Yes. Platform commissions are deductible business expenses under Section 11(1) because you incur them in the production of your income. If a platform takes 10% of a project before paying you, that 10% is a deductible cost. You need a record of the fee to claim it against your business income.
Are bank and payment processor charges deductible?
Yes. Bank charges and payment processor fees, such as Payoneer or PayPal transaction costs needed to receive your foreign payment in Sri Lanka, are deductible under Section 11(1). They are incurred in the production of income. Keep the transaction records so the amounts can be claimed as business expenses.
When is foreign freelance income counted, invoice date or payment date?
Freelancers account on the accrual basis under Section 21(3), so income is counted when it becomes receivable, normally the invoice or work-completion date, not when the money lands in your bank. This matters when an invoice is raised in one tax year and paid in the next. It falls in the year it became receivable.
What exchange rate converts my foreign invoice to rupees?
Under Section 26(6), foreign currency is converted at the Central Bank of Sri Lanka spot rate on the date the income is taken into account. For an accrual-basis freelancer, that is the date the income became receivable, the invoice date. The Commissioner-General also allows the CBSL average rate for the year where per-transaction tracing is impractical.
What if I never recorded my platform fees?
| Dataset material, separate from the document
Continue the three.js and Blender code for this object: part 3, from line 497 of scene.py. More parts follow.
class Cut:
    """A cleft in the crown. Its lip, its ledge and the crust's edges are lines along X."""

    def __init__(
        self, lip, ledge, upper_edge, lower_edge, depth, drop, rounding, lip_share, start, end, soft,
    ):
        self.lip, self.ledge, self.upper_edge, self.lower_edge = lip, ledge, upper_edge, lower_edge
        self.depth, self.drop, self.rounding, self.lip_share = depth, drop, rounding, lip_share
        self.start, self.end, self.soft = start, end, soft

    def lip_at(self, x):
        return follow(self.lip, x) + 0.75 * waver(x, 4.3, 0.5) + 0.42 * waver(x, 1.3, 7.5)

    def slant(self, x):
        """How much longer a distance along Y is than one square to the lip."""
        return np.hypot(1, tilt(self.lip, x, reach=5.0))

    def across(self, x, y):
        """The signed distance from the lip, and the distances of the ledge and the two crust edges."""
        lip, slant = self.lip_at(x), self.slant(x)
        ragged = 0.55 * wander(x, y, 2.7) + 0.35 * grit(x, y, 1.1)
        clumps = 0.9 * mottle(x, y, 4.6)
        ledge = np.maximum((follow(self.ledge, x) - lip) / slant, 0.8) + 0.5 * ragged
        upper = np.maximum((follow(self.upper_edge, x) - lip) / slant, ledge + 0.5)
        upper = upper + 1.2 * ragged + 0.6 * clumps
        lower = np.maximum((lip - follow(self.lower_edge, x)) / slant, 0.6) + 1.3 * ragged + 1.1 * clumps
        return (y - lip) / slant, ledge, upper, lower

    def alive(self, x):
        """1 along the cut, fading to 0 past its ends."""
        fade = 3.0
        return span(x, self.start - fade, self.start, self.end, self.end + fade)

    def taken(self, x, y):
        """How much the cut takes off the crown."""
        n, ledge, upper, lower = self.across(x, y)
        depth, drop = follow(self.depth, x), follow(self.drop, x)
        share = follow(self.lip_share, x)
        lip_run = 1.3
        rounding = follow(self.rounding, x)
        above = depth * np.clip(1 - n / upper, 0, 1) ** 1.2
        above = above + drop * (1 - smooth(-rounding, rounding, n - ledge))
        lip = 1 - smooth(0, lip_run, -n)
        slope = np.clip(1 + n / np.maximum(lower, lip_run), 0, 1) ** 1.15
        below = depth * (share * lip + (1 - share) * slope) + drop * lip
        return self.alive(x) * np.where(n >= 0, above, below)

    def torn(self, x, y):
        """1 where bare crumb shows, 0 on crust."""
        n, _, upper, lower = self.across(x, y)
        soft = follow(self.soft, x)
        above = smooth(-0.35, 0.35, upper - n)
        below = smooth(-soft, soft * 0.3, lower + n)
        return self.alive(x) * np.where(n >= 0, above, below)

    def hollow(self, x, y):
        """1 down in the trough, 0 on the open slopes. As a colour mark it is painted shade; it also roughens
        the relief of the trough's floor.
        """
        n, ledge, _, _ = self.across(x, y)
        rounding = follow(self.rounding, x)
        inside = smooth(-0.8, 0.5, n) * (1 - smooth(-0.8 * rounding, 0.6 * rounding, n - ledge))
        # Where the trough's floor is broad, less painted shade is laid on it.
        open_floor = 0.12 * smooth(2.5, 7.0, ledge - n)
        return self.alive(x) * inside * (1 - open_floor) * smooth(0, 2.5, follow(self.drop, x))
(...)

Then you cannot prove the expense, and your business income is effectively the gross amount. You lose the deduction and pay tax on money the platform already took. At the 15% service export rate, every Rs. 100,000 of unclaimed fees costs you Rs. 15,000 in extra tax. Recording fees is the cheapest tax saving you will find.
Does the 15% rate apply to gross or net foreign income?
The 15% maximum rate for qualifying service exports applies to your taxable income, which is the net figure after business expenses and the personal relief. It is not applied to the gross invoice. So claiming your platform and bank fees reduces the base the 15% rate is calculated on, lowering your final tax.